Disparate impact of mobility behavior on COVID-19 infection risk for vulnerable communities
Although there is increasing awareness of disparities in COVID-19 infection risk among vulnerable communities, the effect of behavioral interventions at the scale of individual neighborhoods is not well understood. Having a more localized picture of activity before and after social distancing mandates could shed light on the disparate impact of COVID-19 on vulnerable communities and provide a tool for the design and evaluation of equitable, targeted public health interventions.
A team led by Constantine E. Kontokosta, associate professor of urban science and planning at the NYU Marron Institute and associated faculty the Department of Civil and Urban Engineering and the Center for Urban Science and Progress (CUSP) at the NYU Tandon School of Engineering, with the support of a U.S. National Science Foundation (NSF) RAPID grant, devised a method to quantify how behavioral responses to social-distancing policies vary with socioeconomic and demographic characteristics across communities.
In the study published in the Proceedings of the National Academy of Sciences (PNAS), “Exposure density and neighborhood disparities in COVID-19 infection risk,” Kontokosta and co-authors Bartosz J. Bonczak and Boyeong Hong from Kontokosta’s lab at the Marron Institute of Urban Management, Arpit Gupta from the NYU Stern School of Business, and Lorna E. Thorpe, from the Department of Population NYU School of Medicine, examined COVID-19 exposure density as a measure of the localized volume of activity in a defined area—and the proportion of activity occurring in distinct land-use types.

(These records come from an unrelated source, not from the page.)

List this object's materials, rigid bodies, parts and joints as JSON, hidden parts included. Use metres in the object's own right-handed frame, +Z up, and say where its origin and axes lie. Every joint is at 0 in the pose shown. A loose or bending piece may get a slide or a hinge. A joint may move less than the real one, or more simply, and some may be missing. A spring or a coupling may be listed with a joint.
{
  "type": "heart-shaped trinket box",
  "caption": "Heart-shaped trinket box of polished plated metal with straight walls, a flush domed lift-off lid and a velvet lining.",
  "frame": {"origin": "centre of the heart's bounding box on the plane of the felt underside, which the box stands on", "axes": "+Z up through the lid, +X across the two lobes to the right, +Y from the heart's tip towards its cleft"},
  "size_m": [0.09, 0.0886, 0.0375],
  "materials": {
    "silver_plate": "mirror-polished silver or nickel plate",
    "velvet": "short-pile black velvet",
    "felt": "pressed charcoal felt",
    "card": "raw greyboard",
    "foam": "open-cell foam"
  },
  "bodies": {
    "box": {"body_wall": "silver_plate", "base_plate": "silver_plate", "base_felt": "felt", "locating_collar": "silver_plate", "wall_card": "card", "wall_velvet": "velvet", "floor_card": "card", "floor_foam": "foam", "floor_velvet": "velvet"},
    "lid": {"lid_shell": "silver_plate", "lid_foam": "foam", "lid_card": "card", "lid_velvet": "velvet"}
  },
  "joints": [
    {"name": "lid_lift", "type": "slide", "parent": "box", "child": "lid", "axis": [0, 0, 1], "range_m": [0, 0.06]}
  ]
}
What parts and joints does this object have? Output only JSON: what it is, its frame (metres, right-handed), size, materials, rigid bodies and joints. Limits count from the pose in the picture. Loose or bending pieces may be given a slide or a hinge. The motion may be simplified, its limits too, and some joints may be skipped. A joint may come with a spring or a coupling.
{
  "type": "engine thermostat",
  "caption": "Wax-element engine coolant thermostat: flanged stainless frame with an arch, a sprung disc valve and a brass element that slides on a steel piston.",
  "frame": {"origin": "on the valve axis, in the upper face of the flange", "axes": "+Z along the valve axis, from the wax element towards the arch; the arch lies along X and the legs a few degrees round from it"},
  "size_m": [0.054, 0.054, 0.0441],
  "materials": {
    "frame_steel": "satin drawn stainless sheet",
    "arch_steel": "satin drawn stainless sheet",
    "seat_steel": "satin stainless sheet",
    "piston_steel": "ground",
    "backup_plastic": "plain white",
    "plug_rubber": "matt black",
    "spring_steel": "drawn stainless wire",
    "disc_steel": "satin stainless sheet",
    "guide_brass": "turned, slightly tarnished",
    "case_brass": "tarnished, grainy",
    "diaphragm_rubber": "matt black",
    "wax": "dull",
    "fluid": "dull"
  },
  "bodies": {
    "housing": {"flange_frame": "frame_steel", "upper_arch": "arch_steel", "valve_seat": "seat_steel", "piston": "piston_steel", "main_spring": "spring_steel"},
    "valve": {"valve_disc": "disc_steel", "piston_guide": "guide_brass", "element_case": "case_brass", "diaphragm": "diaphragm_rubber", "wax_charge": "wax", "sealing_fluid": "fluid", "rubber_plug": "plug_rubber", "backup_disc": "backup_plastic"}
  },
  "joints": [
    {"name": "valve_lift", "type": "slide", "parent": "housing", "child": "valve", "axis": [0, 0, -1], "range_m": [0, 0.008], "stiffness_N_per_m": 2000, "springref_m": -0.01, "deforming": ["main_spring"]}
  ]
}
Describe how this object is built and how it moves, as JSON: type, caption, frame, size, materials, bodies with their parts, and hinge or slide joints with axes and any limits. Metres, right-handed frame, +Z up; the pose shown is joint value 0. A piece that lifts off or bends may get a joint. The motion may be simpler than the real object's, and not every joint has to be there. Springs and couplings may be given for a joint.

Using detailed neighborhood data for New York City and anonymized geolocation data from over 12 million unique devices the researchers evaluated the effects of localized demographic, socioeconomic, and built-environment characteristics on infection rates and deaths in order to identify disparities in health outcomes related to exposure risk.
With this information, garnered over a three month period beginning with the PAUSE order on March 22, 2020, the team developed a highly accurate method to quantify neighborhood exposure density, a measure of both the volume of human activity in a defined area and the proportion of activity occurring in nonresidential and outdoor land use areas, which are associated with an increased risk of exposure to others who may be infected. They used this approach to capture the flow of people in and out of communities, and changes in mobility behavior due to the pandemic for those that remained.
The team, focused on discerning how, in New York City, the first epicenter of the pandemic in the U.S., responses to social-distancing policies vary with socioeconomic, demographic, and built-environment characteristics. They:
- Developed a method for assessing neighborhood activity levels using smartphone geolocation data over a 3-month period (February, March, and April, 2020) covering more than 12 million unique devices within the Greater New York area, together with land-use classifications at 1-m grid resolution.
- Measured and analyzed disparities in community social distancing by estimating variations in neighborhood activity and associated patterns in community characteristics before and after the stay-at-home order.
- Evaluated the effect of exposure density on COVID-19 infection rates associated with localized demographic, socioeconomic, and built-environment characteristics in order to identify disparities in health outcomes related to mobility behavior.
The team’s findings demonstrated distinct behavioral patterns across neighborhoods after the stay-at-home order and that these variations in exposure density had a direct and measurable impact on the risk of infection: they found, for example, that an additional 10% reduction in exposure density city-wide could have saved between 1,849 and 4,068 lives during the study period, predominantly in lower-income and minority communities. The findings also suggest that the density of a neighborhood is less significant than mobility behavior in determining COVID-19 infection risk.
Kontokosta said, “Our findings provide valuable insights into how large-scale urban data can be used to develop new metrics for the timely evaluation of social distancing at the scale of individual neighborhoods can support a more equitable allocation of resources to vulnerable and at-risk communities.”